Accepting the ESD grant means the bank must maintain a certain employment level here for at least two years after the last of the funds are dispersed, which should be by 2013, Krawczyk said.

Koelmel has close ties to some Buffalo-centered organizations, including Buffalo Place Inc. which he serves as treasurer. He also sits on the board of the Buffalo Niagara Partnership. He said neither of those agencies influenced the decision to relocate headquarters.

“We worked with ESD, who played a very active role in the discussion, and we obviously worked with the mayor’s office,” Koelmel said. “Beyond that, this was all a function of First Niagara working with (Larkin Development) to put it together. Those guys are the real heroes in making investments and affecting change.”
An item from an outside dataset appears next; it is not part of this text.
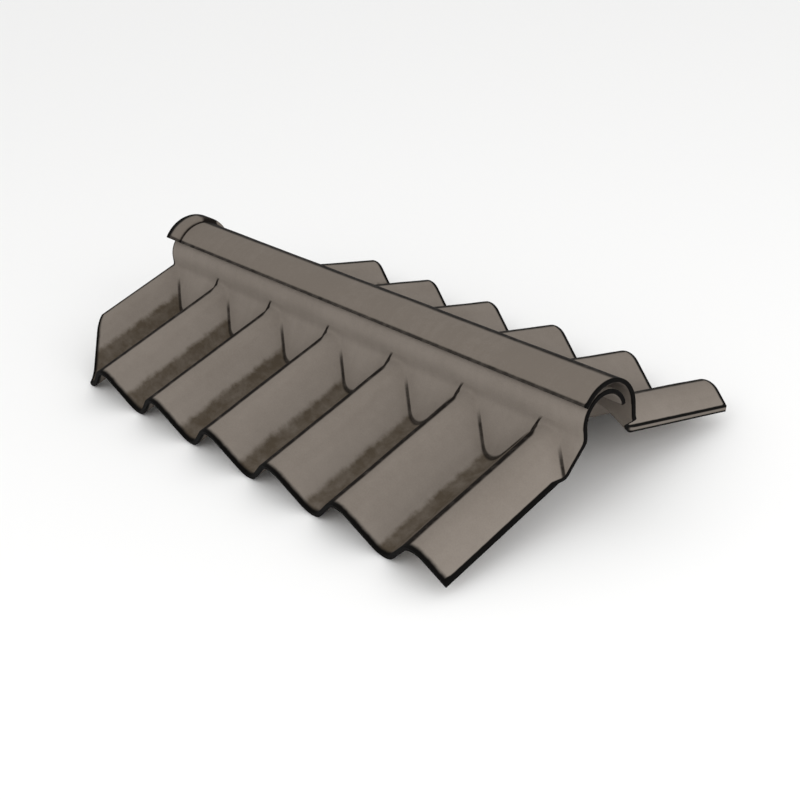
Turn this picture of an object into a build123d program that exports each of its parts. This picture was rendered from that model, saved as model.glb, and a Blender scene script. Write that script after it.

He said the bank is committed to the region, including the Larkin district, which Larkin Development owner Howard Zemsky plans to develop into a mixed-use neighborhood. First Niagara will be involved in that conversion, but Koelmel could not elaborate on how it will invest in the project.

Having closed the National City Bank acquisition for $54 million, the bank now moves onto the Harleysville deal, which is expected to double the bank’s assets. Additional buyouts, locally or outside the state, aren’t out of the question, Koelmel said.

“We like our (Western New York) footprint and think it well-positions us to grow business and we fully accept, whether it’s in Buffalo, Upstate New York or Pennsylvania, that acquisitions can be a very productive way to increase the value of the franchise,” Koelmel said.